AREA 2 - UNDERPINNING CONCEPTS
5. Sustainable consumption:
The question of market demand and consumer behaviour is pivotal. Nothing may be gained for the environment if widespread adoption of more sustainable technologies promotes unsustainable consumption. It is well known that many socially and environmentally beneficial technologies are not widely taken up by consumers (whether final, business or public sector consumers). Hidden costs, uncertainty and poor information are all contributory factors. Analytically, debate exists around the assumption of consumer sovereignty and choice that underlies much economic thinking in this field. Sociologists of consumption argue that it is more appropriate to think of the consumer as being 'constructed': by the creation of demand through advertising and social change; by the choices that are offered to consumers; and by levels of wealth, education, social class.
Possible research questions include:
- What is the relationship between lifestyle and consumption patterns?
- How are consumption behaviours influenced by environmental considerations?
- In which social groups and communities do opportunities exist to change and stimulate consumption behaviours to promote sustainability?
- What is the potential for public policy to promote more sustainable consumption?

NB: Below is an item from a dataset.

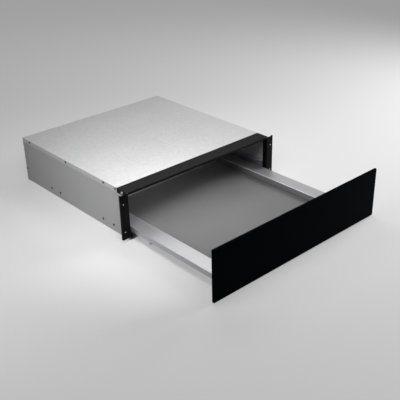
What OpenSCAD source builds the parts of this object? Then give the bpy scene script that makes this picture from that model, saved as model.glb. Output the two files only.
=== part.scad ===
// Built-in storage drawer for a fitted kitchen: a shallow steel tray on ball slides in a sheet steel housing.
// X runs along the front, Y into the niche, Z up. The origin is the middle of the housing's base.

/* [Housing] */
// Width of the housing over its side folds
body_w = 520; // [480:1:560]
// Depth of the housing from the front plane to the back panel
body_d = 512; // [500:1:560]
// Height of the housing
body_h = 138; // [130:1:160]
// Thickness of the housing's sheet steel
sheet_t = 1; // [0.8:0.1:1.2]
// Height of the folds that hang over the side panels
fold_h = 13; // [10:1:20]
// Width of the stiffening flanges along the panels' edges
stiff_w = 10; // [6:1:12]
// Height of the turned-up front edge of the bottom panel
sill_h = 8; // [4:1:8]

/* [Front frame] */
// How far each jamb stands out past the housing's side
jamb_out = 21; // [12:0.5:30]
// Thickness of the frame's sheet steel
frame_t = 1.5; // [1.2:0.1:2]
// How far each jamb reaches in from the housing's side to the opening
jamb_in = 4.5; // [4:0.1:5.5]
// Gap between the base and the lower end of each jamb
jamb_low = 8; // [4:1:20]
// Step from the top of the housing down to the top of each jamb
jamb_drop = 2; // [1.2:0.1:6]
// Depth of the fold along the outer edge of each jamb
jamb_outer_fold = 6.5; // [4:0.5:12]
// Depth of the fold along the opening
jamb_inner_fold = 14; // [8:1:14]
// Width of the foot that closes the runner space below the tray rail
foot_w = 7; // [3:0.5:7]
// Gap between the top of that foot and the tray's lip
foot_gap = 2.5; // [1:0.1:8]
// Depth of the top rail
rail_d = 41.5; // [30:0.5:60]
// Height of the top rail's front face
rail_face_h = 7; // [6:0.5:12]
// Depth of the fold under the top rail
rail_fold = 10; // [6:1:16]
// Thickness of the top rail's sheet
rail_t = 1; // [0.8:0.1:1.2]
// Radius of the holes that fix the frame in the niche
fix_hole_r = 2.25; // [1.5:0.25:3]
// Distance between the upper and lower fixing holes
fix_hole_pitch = 80; // [40:1:90]
// Distance from the jamb's outer edge to its fixing holes
fix_hole_inset = 9; // [8:0.5:10]
// Height of the web that joins each jamb to its lug under the bracket's ledge
lug_web_h = 12; // [6:1:20]

/* [Tray] */
// How far the open drawer stands out from its pushed-in stop
open_travel = 338; // [250:1:345]
// Gap between the tray and the opening on each side
tray_side_gap = 2.5; // [1.5:0.1:4]
// Width of the flat top of each tray rail
tray_rail_w = 43; // [36:1:50]
// Gap between the ball slides and the tray rail above them
rail_over_gap = 3.5; // [1:0.1:8]
// Height of the lip outside each tray rail
tray_lip_h = 15; // [10:0.5:16]
// Height of the tray floor's upper face above the base
tray_floor_z = 19.8; // [19:0.1:22]
// Thickness of the tray's sheet
tray_t = 1; // [0.8:0.1:1.2]
// Gap between the pushed-in tray and the back panel
tray_back_gap = 3; // [2:1:40]
// Width of the flanges that carry the tray floor
floor_flange = 15; // [8:1:25]
// Height of the tray floor's turned-up front edge
floor_lip_h = 16; // [14:0.5:20]
// Thickness of the non-slip mat
mat_t = 2; // [1:0.1:4]
// Gap between the mat and the tray's walls
mat_gap = 0.6; // [0.4:0.1:3]
// Radius of the locating hole near the rear end of each tray rail
locate_hole_r = 3; // [2:0.5:5]
// Distance of the locating hole from the tray's rear end
locate_hole_back = 34; // [10:1:60]
// Distance of the locating hole from the outside of the rail
locate_hole_in = 22; // [20:0.5:26]

/* [Front] */
// How far the glass front reaches past the frame on each side
glass_side = 16; // [5:0.5:25]
// How far the glass front stands above the housing
glass_over = 4; // [1:0.5:8]
// Thickness of the glass
glass_t = 6; // [4:0.5:8]
// Height of the glass front's lower edge above the base
glass_low = 2; // [1:0.5:5]
// Radius of the glass front's corners
glass_corner_r = 3; // [1:0.5:6]
// Thickness of the adhesive tape behind the glass
tape_t = 1; // [0.5:0.1:2]
// Width of each strip of that tape
tape_w = 20; // [10:1:24]
// Distance from the glass front's sides to the steel panel that carries it
panel_side = 27; // [10:0.5:30]
// Distance from the glass front's top to that panel
panel_drop = 10; // [8:0.5:16]
// Height of the panel's lower edge above the base
panel_low = 10; // [8:1:12]
// Depth of that panel
panel_d = 9; // [8:0.5:14]
// Thickness of the panel's sheet
panel_t = 1; // [0.8:0.1:1.5]
// Height of the panel's lower hem, which carries the tray
panel_hem = 32; // [31:1:36]
// Width of the panel's other hems
panel_side_hem = 14; // [13:1:20]
// Thickness of the rubber buffers
buffer_t = 2; // [1.5:0.1:4]
// Radius of the rubber buffers
buffer_r = 5; // [3:0.5:5.5]
// Gap left between buffers and frame when the drawer is pushed in
push_gap = 0.5; // [0.3:0.1:2]

/* [Runners] */
// Height of each ball slide
slide_h = 30; // [26:0.5:30]
// Gap between each ball slide and the floor of its bracket
slide_low_gap = 1.5; // [0.5:0.1:3]
// Width of each ball slide
slide_w = 12.7; // [12.7:0.1:14]
// Thickness of the slides' steel
slide_t = 1.2; // [1:0.1:1.2]
// Distance from the front plane to the fixed runner
fixed_start = 5; // [2:0.5:10]
// Gap between the fixed runner and the back panel
slide_back_gap = 56; // [20:1:90]
// How much shorter the middle runner is than the fixed one
middle_short = 50; // [20:1:80]
// How far the middle runner comes out when the drawer is open
middle_travel = 67.6; // [40:0.1:80]
// Diameter of the bearing balls
ball_d = 3; // [2.6:0.1:3]
// Running gap between a ball and its track
ball_gap = 0.3; // [0.25:0.05:0.5]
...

6. Uncertainty, risk and trust:
Decision-making about sustainable technologies will involve risk, uncertainty and surprise about likely economic implications, and about possible social and environmental impacts. Although there is a strong tradition of work on science and society, the role these factors play in the governance of technologies that are seen as sustainable remains under-researched.
Research questions would include:
- How should the commercial and other risks of new sustainable technologies be distributed?
- How can diversity and flexibility be retained in broad shifts to more sustainable technologies?
- What role do foresight and precaution play in informing policy and decision making?
- How can legitimacy and trust be generated around purposive technological changes with society-wide impacts?

AREA 3 - DEVELOPING POLICY FRAMEWORKS AND MANAGEMENT TOOLS
7. Policy instruments and frameworks:
There is wide recognition that the evidence base for policy decisions about innovating for sustainability is poor. Although a range of instruments have been proposed: long-range targets; financial support mechanisms; public procurement; producer responsibility; innovation networks; modernisation and transformation of infrastructures, little is known about their effectiveness in influencing resource productivity. Even less is known about how policy portfolios interact and lead to responses in the market. Many policy packages (such as the climate change levy) do not appear to be fully integrated and are likely to lead to perverse incentives.
Possible research questions include:
- What evidence exists in the UK or internationally on the effectiveness of different policy instruments for promoting the uptake of sustainable technologies?
- How far are existing instruments mutually consistent or contradictory?
- How far is international coordination a prerequisite for effective action?
8. Developing criteria and tools for industrial sustainability:
Action to promote sustainable technologies requires increasingly sophisticated tools and decision-making frameworks. Techniques for measuring, monitoring and analysing sustainability performance are required at multiple scales (specific technologies, technological systems, companies, sectors, households, communities, regions, countries). Their development requires an interdisciplinary approach and intensive interaction with users. There is also a demand for techniques for visioning and making strategy about more sustainable socio-technical systems.
Key questions include:
- What are the needs of different users for metrics and ways of visioning the future?
- Who uses sustainability indicators?
- How do they influence/frame decision-making processes?
- What is the link between appreciative and qualitative approaches and more formal, quantitative approaches?